# Requirements:
Using the records below, please work out how many lines contain "More"; answer with the number alone.

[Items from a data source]
<<<<
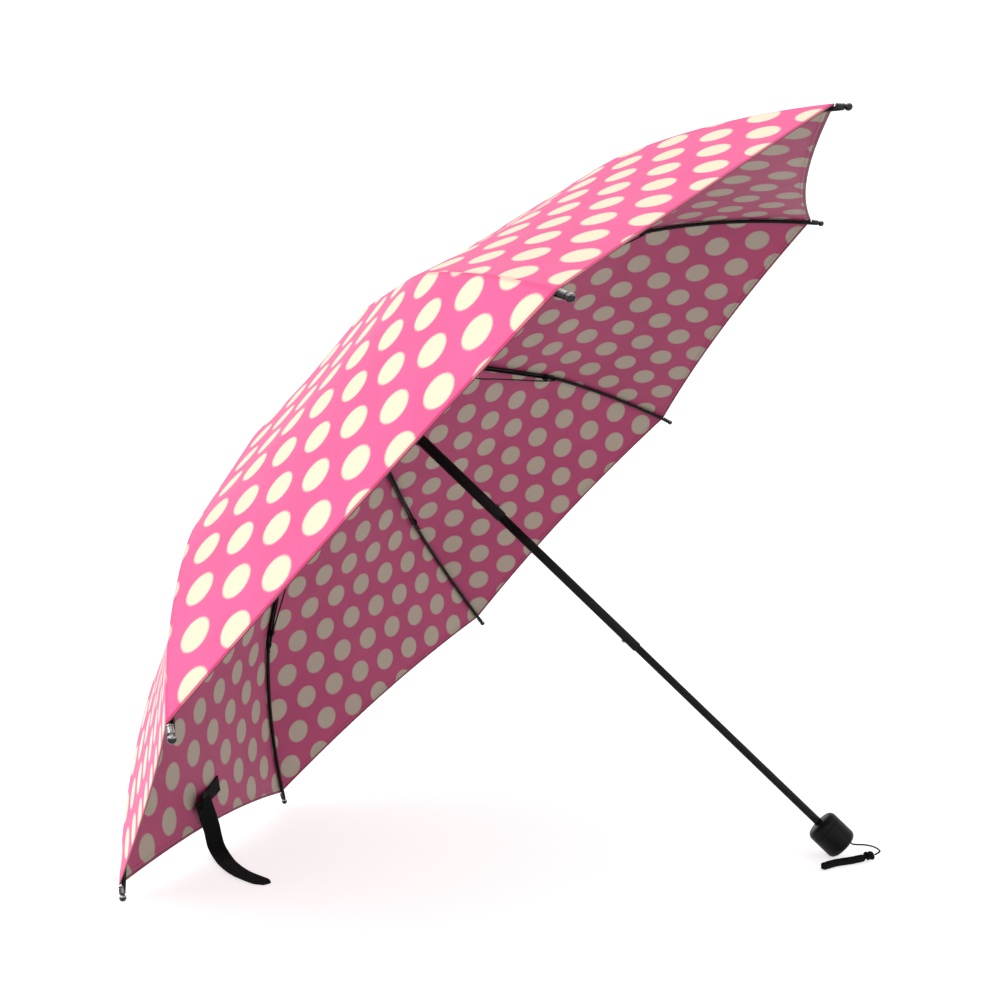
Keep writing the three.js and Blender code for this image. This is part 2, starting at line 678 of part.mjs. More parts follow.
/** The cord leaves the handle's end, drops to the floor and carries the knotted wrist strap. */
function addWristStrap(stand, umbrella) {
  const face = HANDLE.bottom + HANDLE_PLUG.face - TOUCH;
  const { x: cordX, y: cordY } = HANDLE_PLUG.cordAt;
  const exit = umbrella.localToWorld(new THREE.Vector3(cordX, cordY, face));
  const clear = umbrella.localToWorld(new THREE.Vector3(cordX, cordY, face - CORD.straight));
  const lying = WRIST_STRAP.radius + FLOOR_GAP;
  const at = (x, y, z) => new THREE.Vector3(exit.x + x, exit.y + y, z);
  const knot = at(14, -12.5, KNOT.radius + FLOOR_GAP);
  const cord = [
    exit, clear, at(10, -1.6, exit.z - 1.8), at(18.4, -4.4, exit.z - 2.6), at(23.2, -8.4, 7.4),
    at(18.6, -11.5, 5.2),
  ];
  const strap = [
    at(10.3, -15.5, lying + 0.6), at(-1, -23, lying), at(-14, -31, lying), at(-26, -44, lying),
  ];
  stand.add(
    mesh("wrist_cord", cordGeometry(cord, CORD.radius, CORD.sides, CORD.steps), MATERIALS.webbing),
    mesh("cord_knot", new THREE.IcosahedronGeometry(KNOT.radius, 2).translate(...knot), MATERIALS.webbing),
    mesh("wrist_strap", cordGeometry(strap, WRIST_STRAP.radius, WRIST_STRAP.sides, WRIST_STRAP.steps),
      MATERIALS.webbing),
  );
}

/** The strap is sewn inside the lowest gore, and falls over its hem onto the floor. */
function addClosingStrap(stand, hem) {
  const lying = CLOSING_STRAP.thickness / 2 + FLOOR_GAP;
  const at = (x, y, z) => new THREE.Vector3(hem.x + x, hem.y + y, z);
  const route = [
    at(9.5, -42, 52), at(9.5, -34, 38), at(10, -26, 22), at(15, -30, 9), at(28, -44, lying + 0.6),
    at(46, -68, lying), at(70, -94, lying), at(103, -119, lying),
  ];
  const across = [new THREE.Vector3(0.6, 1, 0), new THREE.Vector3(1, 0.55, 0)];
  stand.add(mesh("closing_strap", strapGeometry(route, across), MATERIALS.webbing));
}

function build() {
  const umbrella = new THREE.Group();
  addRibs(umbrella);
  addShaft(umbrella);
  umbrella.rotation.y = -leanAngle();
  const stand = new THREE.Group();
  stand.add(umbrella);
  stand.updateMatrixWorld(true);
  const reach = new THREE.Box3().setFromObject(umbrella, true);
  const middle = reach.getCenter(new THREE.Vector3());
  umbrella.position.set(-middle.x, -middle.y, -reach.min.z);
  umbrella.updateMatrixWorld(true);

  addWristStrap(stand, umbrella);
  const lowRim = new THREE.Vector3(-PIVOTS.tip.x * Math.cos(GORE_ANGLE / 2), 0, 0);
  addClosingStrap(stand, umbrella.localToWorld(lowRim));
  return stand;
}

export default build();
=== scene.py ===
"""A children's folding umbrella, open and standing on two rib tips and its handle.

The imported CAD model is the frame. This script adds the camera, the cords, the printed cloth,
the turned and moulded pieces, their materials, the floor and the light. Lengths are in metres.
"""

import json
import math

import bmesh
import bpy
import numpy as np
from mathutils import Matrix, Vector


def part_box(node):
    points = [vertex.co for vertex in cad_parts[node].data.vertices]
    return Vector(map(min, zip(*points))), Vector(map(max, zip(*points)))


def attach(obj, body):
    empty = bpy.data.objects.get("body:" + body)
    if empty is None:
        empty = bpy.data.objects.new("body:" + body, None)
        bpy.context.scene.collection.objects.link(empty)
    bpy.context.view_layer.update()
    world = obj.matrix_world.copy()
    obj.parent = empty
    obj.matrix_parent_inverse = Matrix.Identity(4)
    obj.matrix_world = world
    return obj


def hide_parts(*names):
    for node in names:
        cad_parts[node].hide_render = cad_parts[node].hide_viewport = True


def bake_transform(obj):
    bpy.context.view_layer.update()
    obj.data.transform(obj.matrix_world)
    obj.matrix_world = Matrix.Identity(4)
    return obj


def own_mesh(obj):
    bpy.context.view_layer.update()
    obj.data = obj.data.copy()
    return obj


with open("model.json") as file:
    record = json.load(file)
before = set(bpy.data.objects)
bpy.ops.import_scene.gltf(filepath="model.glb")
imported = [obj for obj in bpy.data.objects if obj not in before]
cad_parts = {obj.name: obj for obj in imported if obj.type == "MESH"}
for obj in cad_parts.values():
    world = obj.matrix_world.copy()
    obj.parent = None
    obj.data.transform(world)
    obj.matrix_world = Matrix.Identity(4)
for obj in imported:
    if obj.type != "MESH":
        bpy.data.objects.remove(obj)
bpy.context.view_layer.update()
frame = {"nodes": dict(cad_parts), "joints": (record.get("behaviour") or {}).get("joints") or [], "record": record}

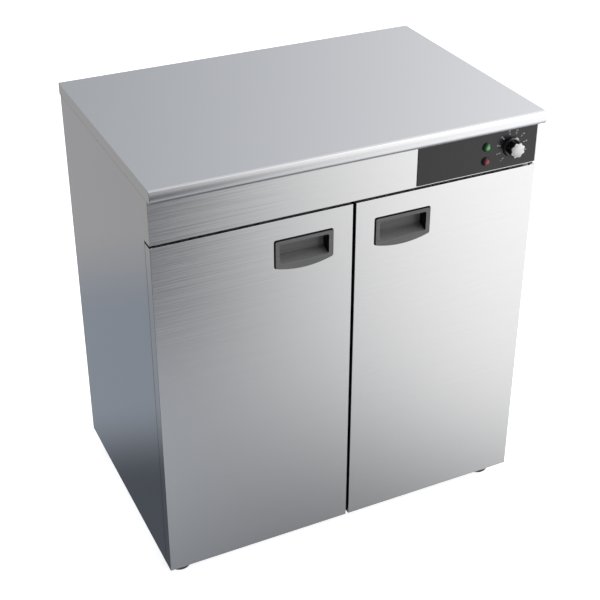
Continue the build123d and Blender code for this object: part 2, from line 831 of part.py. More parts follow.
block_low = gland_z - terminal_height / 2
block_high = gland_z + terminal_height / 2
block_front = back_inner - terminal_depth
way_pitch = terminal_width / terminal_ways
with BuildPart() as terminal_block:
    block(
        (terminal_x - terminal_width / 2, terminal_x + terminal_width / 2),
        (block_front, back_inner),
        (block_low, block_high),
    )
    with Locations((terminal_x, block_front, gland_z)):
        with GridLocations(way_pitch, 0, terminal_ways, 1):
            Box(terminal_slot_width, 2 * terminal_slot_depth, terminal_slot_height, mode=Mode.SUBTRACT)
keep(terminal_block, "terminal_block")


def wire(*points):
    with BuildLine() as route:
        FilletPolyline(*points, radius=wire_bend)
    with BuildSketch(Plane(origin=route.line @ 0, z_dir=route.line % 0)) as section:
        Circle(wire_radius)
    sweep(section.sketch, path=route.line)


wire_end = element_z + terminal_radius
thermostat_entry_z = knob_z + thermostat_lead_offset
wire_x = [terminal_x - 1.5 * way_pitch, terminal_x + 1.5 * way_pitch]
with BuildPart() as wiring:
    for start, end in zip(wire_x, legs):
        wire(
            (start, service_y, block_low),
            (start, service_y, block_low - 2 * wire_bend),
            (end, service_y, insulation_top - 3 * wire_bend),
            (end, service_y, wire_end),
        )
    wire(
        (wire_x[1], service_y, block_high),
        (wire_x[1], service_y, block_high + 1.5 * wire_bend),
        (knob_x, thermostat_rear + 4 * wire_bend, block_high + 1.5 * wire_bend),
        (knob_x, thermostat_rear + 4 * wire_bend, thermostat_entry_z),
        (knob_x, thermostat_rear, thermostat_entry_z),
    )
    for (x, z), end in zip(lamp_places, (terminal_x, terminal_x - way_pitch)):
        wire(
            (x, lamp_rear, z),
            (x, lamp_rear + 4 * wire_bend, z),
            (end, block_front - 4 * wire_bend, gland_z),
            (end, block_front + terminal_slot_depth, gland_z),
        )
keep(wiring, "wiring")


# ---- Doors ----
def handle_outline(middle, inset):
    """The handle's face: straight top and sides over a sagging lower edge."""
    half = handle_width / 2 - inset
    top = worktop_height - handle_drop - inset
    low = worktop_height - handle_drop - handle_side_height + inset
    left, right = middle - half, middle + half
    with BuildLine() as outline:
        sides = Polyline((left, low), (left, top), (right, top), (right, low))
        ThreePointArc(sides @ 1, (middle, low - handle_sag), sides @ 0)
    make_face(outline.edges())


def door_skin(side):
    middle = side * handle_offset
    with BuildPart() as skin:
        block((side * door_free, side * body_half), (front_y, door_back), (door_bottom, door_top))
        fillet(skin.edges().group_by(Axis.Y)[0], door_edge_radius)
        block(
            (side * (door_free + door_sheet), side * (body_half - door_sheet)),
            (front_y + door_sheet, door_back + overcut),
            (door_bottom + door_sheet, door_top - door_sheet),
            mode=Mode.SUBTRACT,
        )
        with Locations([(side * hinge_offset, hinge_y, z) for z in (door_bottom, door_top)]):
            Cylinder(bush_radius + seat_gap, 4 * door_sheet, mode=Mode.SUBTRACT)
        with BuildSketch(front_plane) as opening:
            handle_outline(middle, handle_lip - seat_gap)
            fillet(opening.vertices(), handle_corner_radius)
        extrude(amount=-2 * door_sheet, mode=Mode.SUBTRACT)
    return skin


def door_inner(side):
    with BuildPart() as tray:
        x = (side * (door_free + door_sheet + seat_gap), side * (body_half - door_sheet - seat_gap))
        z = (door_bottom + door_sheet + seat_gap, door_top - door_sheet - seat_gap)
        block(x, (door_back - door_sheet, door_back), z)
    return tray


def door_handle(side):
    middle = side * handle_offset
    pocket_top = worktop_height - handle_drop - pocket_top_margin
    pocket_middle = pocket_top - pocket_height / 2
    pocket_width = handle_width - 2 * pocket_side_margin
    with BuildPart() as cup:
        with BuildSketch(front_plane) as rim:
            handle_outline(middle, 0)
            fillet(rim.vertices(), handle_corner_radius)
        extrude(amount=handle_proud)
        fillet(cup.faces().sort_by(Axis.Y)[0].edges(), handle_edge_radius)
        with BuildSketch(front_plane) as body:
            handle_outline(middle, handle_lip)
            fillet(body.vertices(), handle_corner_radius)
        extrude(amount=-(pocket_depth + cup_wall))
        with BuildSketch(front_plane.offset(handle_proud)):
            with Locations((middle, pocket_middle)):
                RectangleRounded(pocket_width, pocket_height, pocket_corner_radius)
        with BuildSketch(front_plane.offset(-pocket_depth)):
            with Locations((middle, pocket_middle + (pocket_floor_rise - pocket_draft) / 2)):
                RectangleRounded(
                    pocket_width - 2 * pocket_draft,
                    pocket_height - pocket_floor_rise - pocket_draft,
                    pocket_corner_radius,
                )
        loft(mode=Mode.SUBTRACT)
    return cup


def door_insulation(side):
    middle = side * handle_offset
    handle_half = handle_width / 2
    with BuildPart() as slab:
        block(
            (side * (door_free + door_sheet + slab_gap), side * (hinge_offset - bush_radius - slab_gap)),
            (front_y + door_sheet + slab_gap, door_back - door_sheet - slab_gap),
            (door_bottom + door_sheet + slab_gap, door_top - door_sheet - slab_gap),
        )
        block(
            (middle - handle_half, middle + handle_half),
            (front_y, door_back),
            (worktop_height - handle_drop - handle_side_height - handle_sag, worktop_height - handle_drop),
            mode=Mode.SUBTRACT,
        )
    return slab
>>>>
# Response to this exercise:
2